Self-Portrait with His Family in Front of Their House, 1916, by Maurice Denis. Photo courtesy of Public Domain.

One of the earliest, most striking, and most representative of Denis’ works, painted at the age of 18, is titled The Mystery of the Catholic Faith. The image is a rendition of the Annunciation, a scene he depicted at least five different times and five different ways during his career. The title reveals a tender and pious audacity, and the great singularity of this piece is the replacement of the archangel Gabriel by a priest, accompanied by two acolytes.
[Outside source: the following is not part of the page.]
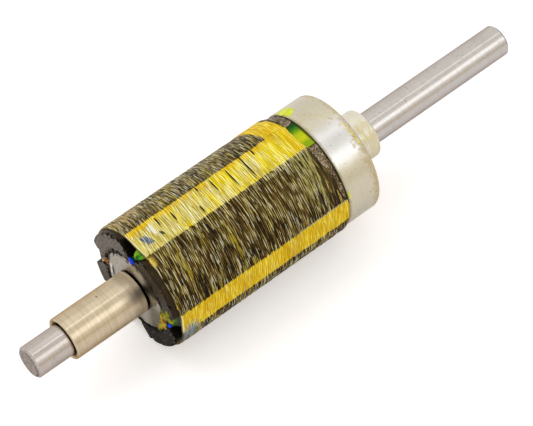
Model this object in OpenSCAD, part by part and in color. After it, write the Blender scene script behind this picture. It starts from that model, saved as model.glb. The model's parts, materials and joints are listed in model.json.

The encounter of the Virgin with this small ecclesiastical procession is ultimately an image of the Church, liturgically joined in its head and members, the totus Christus. Traditional iconography of the Annunciation scene often shows the young virgin reading the prophecy of Isaiah 7:14: “Behold the virgin shall conceive and bear a child.” Here the ministry of the priest, who holds open the sacred text toward the gentle Mary, brings the Word to the one who will give it living “welcome in womb and breast” (to borrow a quote from the English poet Gerard Manley Hopkins, SJ).
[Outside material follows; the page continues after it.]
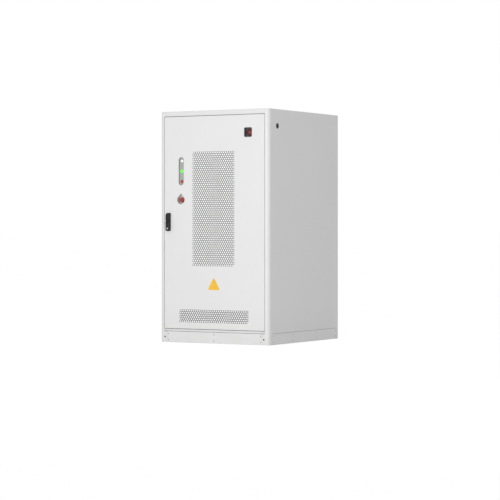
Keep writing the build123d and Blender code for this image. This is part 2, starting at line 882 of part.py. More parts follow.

Climbing to Calvary, 1889, by Maurice Denis. Photo courtesy of Public Domain.

The book is inscribed with the angelic salutation Ave Maria, gratia plena and glows with a kind of mysterious light. Denis, in fact, has filled the room with a soft, shadowless radiance, an echo of the luminous technique of Fra Angelico, one of the great inspirations for the painter. The gesture and gentle bow of Mary, all wrapped in innocent white, mirrors the bend of the lily behind her and unmistakably evokes Angelico’s magnificent rendition of the scene.

The window in the background opening upon a pink garden outside also makes subtle allusion to the paradise imagery employed by the Dominican renaissance master. The two altar servers bearing candles, who unite the priest and the Virgin, recall a familiar liturgical protocol: honoring the presence of Christ both in the reading of the Gospel and in the Blessed Sacrament. They invite us to adore the Incarnate Lord in the womb of Virgin Mother.

Annunciation, 1912, by Maurice Denis. Photo courtesy of Public Domain.

Denis’ power of vision urges us to contemplate and wonder at the ecclesial channels of grace. Like an angel, the hierarchical priesthood mediates between man and God and with humble dignity stands in the reverent service of both. The Virgin Church is the fruitful Mother, who receives these heavenly ministrations with a still greater humility and more exalted dignity, making them bear blessed fruit, both human and divine.